Czy wiesz, kto jest odpowiedzialny za rejestrację domeny w Twojej firmie? Jaką masz pewność, że nikt inny nigdy nie zarejestrował domeny w imieniu Twojej firmy? Pracownicy dużych przedsiębiorstw nie zawsze mogą odpowiedzieć na te pytania z całkowitym przekonaniem. Wspomniane kwestie są zaniedbywane również przez osoby pracujące w obszarze bezpieczeństwa informacji. Czasami może wyniknąć z tego jakieś zamieszanie i może przysporzyć problemów, gdy rejestracja domeny wygaśnie, a ten fakt wykorzysta ktoś inny.
Pamiętać o tym powinny szczególnie duże firmy, w których zwykle różne działy potrzebują różnych domen. Zdarza się, że dział kontaktu z mediami potrzebuje strony poświęconej ich projektowi charytatywnemu; marketing potrzebuje stronę dla nowego produktu; a czasami dział badań i rozwoju chce stronę, aby zorganizować konferencję czy hackathon.
Nietrudno domyślić się, co się dzieje, gdy strona już nie jest potrzebna… Produkt został wydany, kampania dobiegła końca — a strony zostają zapominane, czasami w niezmienionym stanie, aby przyciągać uwagę. I tak sobie „wiszą” do czasu, aż wygasną, aby powrócić na rynek.
Teoretycznie za stronę odpowiedzialne są osoby, które ją zarejestrowały. Jednak obowiązek ten umyka w natłoku innych pilnych zadań. Zanim wygaśnie rejestracja, ktoś może zmienić stanowisko lub nawet firmę. Wówczas porzucona strona może nie wydawać się palącą kwestią.
Jakie może to nieść ze sobą negatywne skutki?

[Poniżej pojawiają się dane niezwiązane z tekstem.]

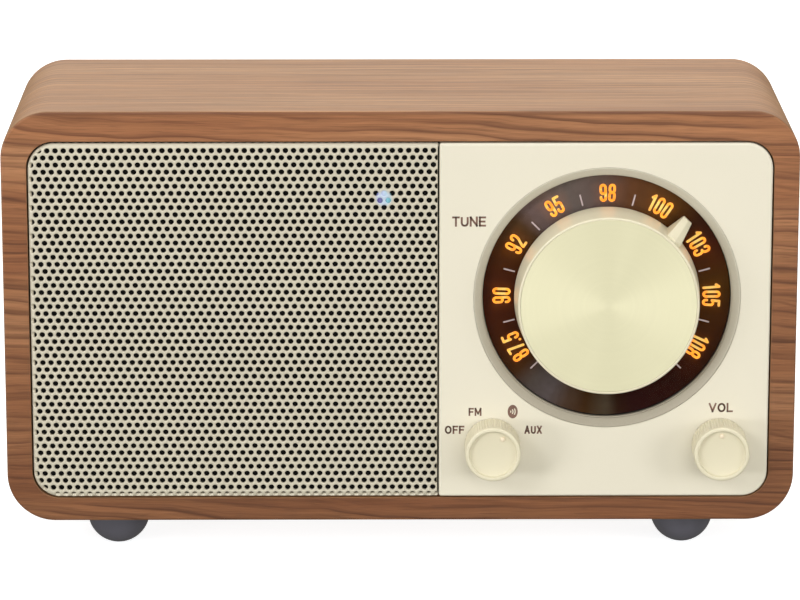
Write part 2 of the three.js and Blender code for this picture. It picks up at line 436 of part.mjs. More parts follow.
caseScrews.forEach(([x, z], i) => {
  part('case_screw_' + (i + 1), (() => {
    let s = turned([
      [0, 19], [1.1, 20.4], [1.1, coverY1 - 1.48], [2.6, coverY1 - 1.48], [2.6, coverY1 - 0.7], [1.7, coverY1 - 0.25], [0, coverY1 - 0.2]], 12, x, z);
    s = s.subtract(box(x - 1.3, x + 1.3, coverY1 - 0.9, coverY1 + 1, z - 0.25, z + 0.25));
    return s.subtract(box(x - 0.25, x + 0.25, coverY1 - 0.9, coverY1 + 1, z - 1.3, z + 1.3));
  })(), 'steel');
});
{
  let b = plate(rounded(-32, 42, 21, 71, 1), boardRearY0, boardRearY1, 2);
  for (const [x, z] of boardScrews) b = b.subtract(rodY(x, z, 1.2, boardRearY0 - 1, boardRearY1 + 1, 12));
  b = b.add(box(14, 26, boardRearY0 - 2.4, boardRearY0 + 0.1, 60, 64));   // flat-cable socket
  b = b.add(box(30, 38, boardRearY0 - 1.6, boardRearY0 + 0.1, 46, 54));   // amplifier
  part('main_board', b, 'board');
}
boardScrews.forEach(([x, z], i) => {
  part('board_screw_' + (i + 1), turned([
    [0, 27], [0.8, 26.4], [0.8, boardRearY0 - 0.12], [2, boardRearY0 - 0.12], [1.9, boardRearY0 - 0.9], [1, boardRearY0 - 1.4], [0, boardRearY0 - 1.5]], 12, x, z), 'steel');
});
part('radio_module', box(-24, -8, boardRearY0 - 2.6, boardRearY0 - 0.12, 46, 62), 'steel');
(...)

Porzucona strona niesie ze sobą bardzo wiele możliwości; wystarczy przypomnieć, że są ludzie, którzy aktywnie poszukują nazw wygaśniętych domen (tzw. cybersquatterzy). Jeśli zarejestrują taką nazwę domeny, mogą zrobić dosłownie wszystko ze stroną, która jest powiązana z Twoją firmą. Dawniej firmy otrzymywały oferty odpłatnego odzyskania nazwy strony. Dziś częściej podejmuje się próbę wymuszenia pieniędzy poprzez umieszczenie na stronie treści, które mogą zaszkodzić reputacji firmy, lub sprzedanie nazwy domeny w ciemnej stronie internetu osobom zajmującym się phishingiem.

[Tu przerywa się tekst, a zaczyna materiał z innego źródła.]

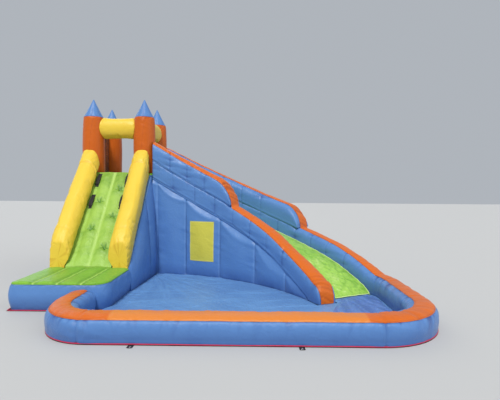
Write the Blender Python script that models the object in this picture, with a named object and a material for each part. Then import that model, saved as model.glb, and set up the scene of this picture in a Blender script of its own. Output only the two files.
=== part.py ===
"""Inflatable water slide: castle tower, climbing wall, curved slide and splash pool.

Run with blender --background --python part.py, or from Blender's text editor.
Lengths are in metres and angles in radians, with +Z up. The origin is on the ground under
the middle of the tower, with +X towards the slide and -Y towards the climber.
"""

import math

import bmesh
import bpy
from mathutils import Matrix, Vector

# Joints between pieces
seam_gap = 0.0004
lay_gap = 0.0009
floor_gap = 0.004
cut_overrun = 0.02

# Ground sheet and the piping along its edge
sheet_thickness = 0.003
sheet_lip = 0.018
piping_diameter = 0.010
piping_sides = 6
floor_thickness = 0.004

# Tower
tower_half_width = 0.565
tower_half_depth = 0.570
tower_corner_radius = 0.06
deck_height = 1.57
deck_thickness = 0.040
deck_crown = 0.010
deck_channels = 4
envelope_wall = 0.004
chamber_wall = 0.015
air_port_radius = 0.080
baffle_thickness = 0.003
baffle_count = 3
baffle_hole_radius = 0.09
baffle_margin = 0.18

# Posts, spires, beams and net above the deck
post_inset = 0.165
post_radius = 0.163
post_height = 0.862
spire_radius = 0.143
spire_height = 0.275
beam_half_height = 0.163
beam_half_depth = 0.108
beam_drop = 0.006
net_height = 0.66
net_thickness = 0.004
net_strand_width = 0.007
net_columns = 5
net_rows = 7

# Climbing wall and its rails
climb_foot_y = -1.58
rail_spread = 0.407
rail_width = 0.220
rail_height = 0.345
rail_end_radius = 0.030
rail_lean = 0.052
ramp_thickness = 0.040
ramp_crown = 0.020
ramp_margin = 0.103
ramp_seam_width = 0.040
ramp_taper = 0.030
side_flare_front = 0.035
side_flare_back = 0.085
side_bulge = 0.030
tuft_radius = 0.050
tuft_depth = 0.018
handle_length = 0.250
handle_spread = 0.217
handle_width = 0.045
handle_rise = 0.050
handle_thickness = 0.005
handle_foot = 0.035

# Step platform
platform_front_y = -2.39
platform_height = 0.32
platform_half_width = 0.525
platform_top_thickness = 0.035
platform_crown = 0.016
platform_left_radius = 0.07
platform_right_radius = 0.18
platform_bulge = 0.022
platform_channels = 4

# Slide: a lane between two guards, turning towards the pool
slide_radius = 3.05
slide_turn = math.radians(65)
lane_width = 0.60
lane_thickness = 0.070
lane_crown = 0.012
lane_tuft_depth = 0.016
guard_width = 0.270
guard_rise = 0.195
upper_guard_height = 0.285
nose_length = 0.150
wall_recess = 0.050
wall_bulge = 0.045
wall_bulge_height = 0.60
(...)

Oczywiście firma może udowodnić swoje prawa do nazwy domeny przed organem rejestrującym lub w sądzie. Jednak zajmuje to wiele czasu, w którym cierpi reputacja firmy.

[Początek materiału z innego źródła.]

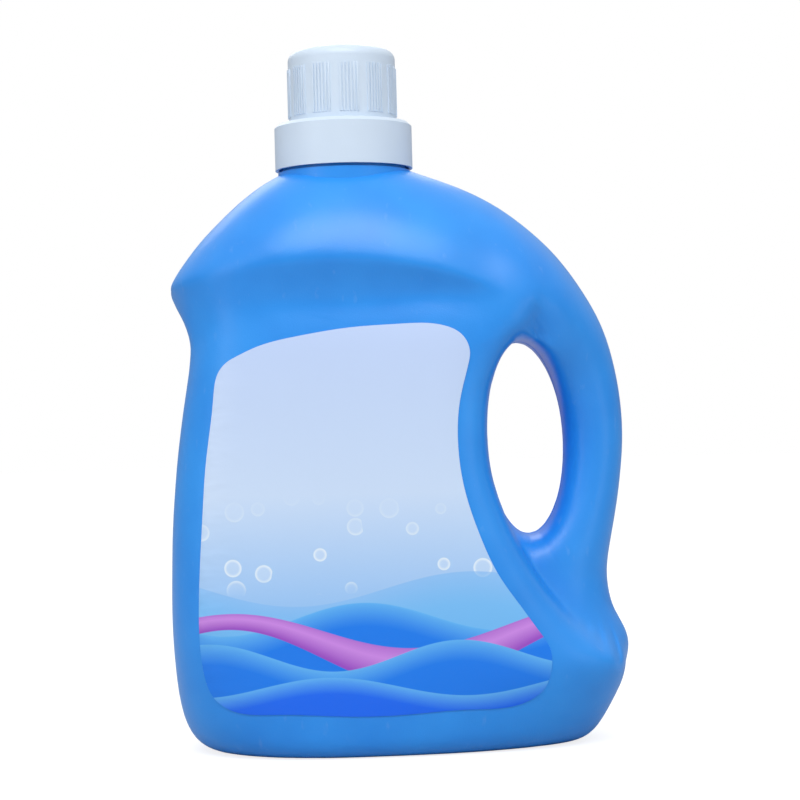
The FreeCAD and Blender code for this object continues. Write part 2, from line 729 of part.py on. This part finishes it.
def main():
    doc = FreeCAD.newDocument("detergent_bottle")
    s = Sizes(doc)
    form = BottleForm(s)
    pieces = [
        make_feature(doc, "bottle", bottle_shape(form, s)),
        make_feature(doc, "front_label", label_shape(form, s, -1, 1.0)),
        make_feature(doc, "back_label", label_shape(form, s, 1, s.back_label_share.value)),
        make_spout(doc, s),
        make_seal(doc, s),
        make_cap(doc, s),
    ]
    doc.recompute()
    check(doc, pieces)
    os.makedirs("parts", exist_ok=True)
    for piece in pieces:
        piece.Shape.exportStep("parts/%s.step" % piece.Label)
        box = piece.Shape.BoundBox
        print(piece.Label, round(piece.Shape.Volume, 1), len(piece.Shape.Solids), "solids", box)


main()
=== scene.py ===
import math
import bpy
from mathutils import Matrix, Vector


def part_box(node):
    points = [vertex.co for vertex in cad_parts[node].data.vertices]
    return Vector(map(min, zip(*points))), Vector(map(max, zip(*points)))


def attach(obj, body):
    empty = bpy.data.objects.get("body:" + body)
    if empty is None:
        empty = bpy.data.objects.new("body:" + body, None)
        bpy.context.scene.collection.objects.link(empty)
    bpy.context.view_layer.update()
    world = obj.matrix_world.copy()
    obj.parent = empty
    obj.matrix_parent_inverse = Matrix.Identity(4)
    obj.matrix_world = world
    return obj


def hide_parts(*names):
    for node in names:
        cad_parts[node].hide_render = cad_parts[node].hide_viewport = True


bl_info = {
    "name": "Detergent Bottle",
    "version": (1, 0, 0),
    "blender": (4, 5, 0),
    "location": "View3D > Sidebar > Bottle",
    "description": "Dresses a blow-moulded laundry detergent bottle with its closure and labels",
    "category": "Object",
}

import bpy
from mathutils import Matrix, Vector

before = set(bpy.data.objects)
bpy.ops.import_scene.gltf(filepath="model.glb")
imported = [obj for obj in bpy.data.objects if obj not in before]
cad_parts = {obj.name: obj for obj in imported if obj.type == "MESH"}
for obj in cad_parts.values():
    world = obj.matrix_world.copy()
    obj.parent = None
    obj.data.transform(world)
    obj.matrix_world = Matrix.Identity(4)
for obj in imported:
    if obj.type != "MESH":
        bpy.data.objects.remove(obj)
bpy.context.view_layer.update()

MM = 0.001
CAP_LOW, CAP_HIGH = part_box("cap")
SKIRT_FOOT = CAP_LOW.z
CUP_TOP = CAP_HIGH.z
NECK_X = (CAP_LOW.x + CAP_HIGH.x) / 2
NECK_RADIUS = 27.0 * MM
SKIRT_BORE = 28.7 * MM
CUP_RADIUS = 23.6 * MM
NECK_THREAD_START = SKIRT_FOOT + 2.4 * MM
CAP_THREAD_START = SKIRT_FOOT + 4.6 * MM
WHITE = (1.0, 1.0, 1.0)

# Corners of the bottle nearer to each other than this are one corner.
WELD = 0.004 * MM
# How near to the middle plane a corner of the parting line lies.
ON_PLANE = 0.002 * MM
# A closed run of more corners than this is the rim of the hand opening.
RING_CORNERS = 40


def colour(name, default, words):
    return bpy.props.FloatVectorProperty(
        name=name, description=words, default=default, size=3, min=0, max=1, subtype="COLOR")


def length(name, default, words):
    return bpy.props.FloatProperty(
        name=name, description=words, default=default, min=0, unit="LENGTH", precision=5)


def number(name, default, words):
    return bpy.props.FloatProperty(name=name, description=words, default=default, min=0)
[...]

Inny problem może wynikać z przepisów RODO lub innych obowiązujących w prawie lokalnym. Jeśli porzucona przez Ciebie strona marketingowa nadal jest online i gromadzi informacje o odwiedzających ją klientach, lepiej, żeby była zgodna z nowymi przepisami.
Jak unikać kłopotów?
Na początek wyznacz osobę z działu IT lub bezpieczeństwa, która będzie odpowiedzialna za rejestrację domen. Będzie ona musiała dbać o spis wszystkich zasobów online i czuwać nad datami ich wygaśnięcia. Ustal zasadę, że pozostali pracownicy nie mogą niczego rejestrować bez informowania tej osoby. Jeśli zdecydujesz się zatrudnić podmiot zewnętrzny, aby utworzył i zajmował się Twoją stroną, nie zlecaj mu zadania jej rejestracji.
Jeśli organ rejestrujący ma w swojej ofercie opcję automatycznego przedłużania domeny, warto z niej skorzystać.
Usuń informacje z przestarzałych stron internetowych. Nawet jeśli okres obowiązywania oferty został przez Twoją firmę wyraźnie zaznaczony (najmniejszą czcionką na dole strony), nie ma powodu, aby rozczarowywać w ten sposób potencjalnego klienta.